During the Vietnam war, the President spent 5 years in the National Guard and Kerry spent four and a half months in Vietnam. The president flew planes, Kerry piloted a boat. Both left the service for political activity. Both served. Both should be proud of their service. The President has done the right thing. He deplored all the 527 ads and has moved to pressure the FEC to close the loophole that they slithered through in the McCain-Feingold legislation. He honors Senator Kerry's service. He does not ask the question.

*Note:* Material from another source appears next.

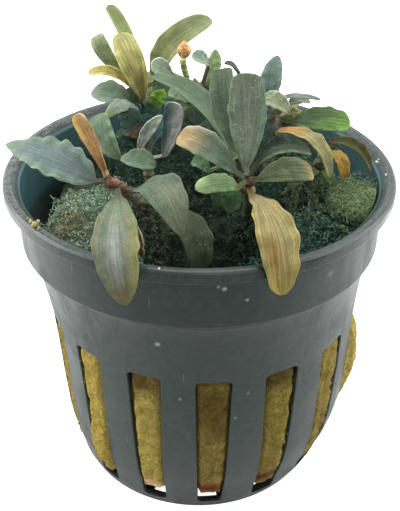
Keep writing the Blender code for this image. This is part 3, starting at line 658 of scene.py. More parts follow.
def pot_material(settings):
    """Dark moulded plastic: a hazy film in streaks, scuffs, specks of lime and a fine moulded grain."""
    made, tree, shader = new_material("pot_plastic", 0.38, 0.55)
    where = in_millimetres(tree)
    x, _, z = split_vector(tree, where)
    level = place(tree, "ShaderNodeVectorMath", (where, (1, 1, 0)), operation="MULTIPLY")
    radius = place(tree, "ShaderNodeVectorMath", (level,), "Value", operation="LENGTH")

    def zone(low, high, off, on):
        """Fades in from the first height to the second, and from the first radius to the second."""
        return times(tree, ramp(tree, z, low, high), ramp(tree, radius, off, on))

    on_rim = zone(48.2, 48.7, 27.4, 27.0)
    inside = zone(40.0, 41.0, 25.6, 25.3)
    skirt = zone(47.0, 47.2, 26.8, 27.1)
    haze = ramp(tree, noise_at(tree, in_millimetres(tree, 1, 1, 0.12), 0.45, 4.0, 0.6), 0.42, 0.72)
    film = times(tree, plus(tree, haze, ramp(tree, noise_at(tree, where, 0.18), 0.4, 0.7)), 0.3)
    # Painted reflection: the rim's deposit grows stronger from the front to the sides, where the rim shows a
    # reflection; the deposit itself is real.
    aside = ramp(tree, sums(tree, "ABSOLUTE", x), 13.0, 24.0, 0.12, 1.0)
    left = ramp(tree, x, 10.0, -10.0, 0.25, 0.6)
    specks = ramp(tree, noise_at(tree, where, 2.6, 3.0, 0.7), 0.71, 0.76)
    deposit = ramp(tree, noise_at(tree, where, 1.6, 5.0, 0.7), 0.36, 0.66)
    scratch = ramp(tree, noise_at(tree, in_millimetres(tree, 3.2, 3.2, 0.25), 0.6, 2.0), 0.735, 0.75)
    blotch = ramp(tree, noise_at(tree, where, 1.1, 5.0, 0.7), 0.6, 0.4, 0.0, 0.5)
    base = blend(tree, film, settings.plastic, (0.05, 0.07, 0.062))
    base = blend(tree, blotch, base, (0.004, 0.012, 0.012))
    base = lay_over(
        tree, base,
        (inside, 0.85, (0.065, 0.155, 0.165)),
        # Real deposit on the rim, with a painted reflection in how it strengthens towards the sides.
        (times(tree, on_rim, deposit), times(tree, aside, left), (0.2, 0.24, 0.22)),
        (specks, 0.5, (0.36, 0.39, 0.36)),
        (scratch, 0.2, (0.3, 0.33, 0.31)),
    )
    group = mark_group()
    ragged = noise_at(tree, where, 7.0, 2.0, 0.8)
    for centre, size, strength in POT_MARKS:
        inputs = {"Centre": centre, "Size": size, "Ragged": ragged}
        mark = place(tree, "ShaderNodeGroup", inputs, node_tree=group)
        base = lay_over(tree, base, (mark, strength, (0.42, 0.46, 0.42)))
    tree.links.new(base, shader.inputs["Base Color"])
    grain = noise_at(tree, where, 6.0, 2.0)
    rough = sums(tree, "MULTIPLY_ADD", film, 0.5, sums(tree, "MULTIPLY_ADD", grain, 0.12, 0.32))
    rough = sums(tree, "MULTIPLY_ADD", skirt, -0.15, rough)
    rough = sums(tree, "MULTIPLY_ADD", on_rim, -0.1, rough)
    tree.links.new(rough, shader.inputs["Roughness"])
    height = plus(tree, times(tree, grain, 0.35), times(tree, noise_at(tree, where, 0.5, 2.0), 1.2))
    connect_bump(tree, shader, sums(tree, "SUBTRACT", height, times(tree, scratch, 0.3)), 0.35, 0.12)
    return made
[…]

Kerry has done the opposite. He has continued to question the president's service, let his surrogates call him a "draft-dodger" (note to Democrats: "serving" is not "dodging."), and trashed the Vice President for taking family deferments. For those who don't know (which seems to be most of those backing the Senator at his rallies), the law allowed various types of deferments during different periods of the war. They were based on government assumptions about the value of those activities the deferments applied to. Being newly married could earn you one. Having a small child counted, too. The idea was that we didn't want to draft people into a situation that unfairly burdened their family. Today, lest we forget, the Democrats complain when mothers and fathers are deployed at the same time, even though they volunteered for the armed forces. You would think that Democrats would appreciate the "family leave" concept applied to the draft. Guess not.

The Vietnam era is not yet over. It will not be over, no matter how many other wars we fight and win, until the last veteran and the last anti-war protestor are lying in their graves. As long as anti-war protestors like Senator Kerry try to perpetuate their vision of the war and try to stand on their service to justify their thirst for power, people like John O'Neill will try to stop them.

My faith tells me that God invented government. Attacking a nation at war from the inside is simply wrong. Are the Swiftees bearing false witness? Maybe. But even if they are, they are not running for office. It is the Senator who asks for the mantle of leadership, and it is the Senator who must be judged by the voters.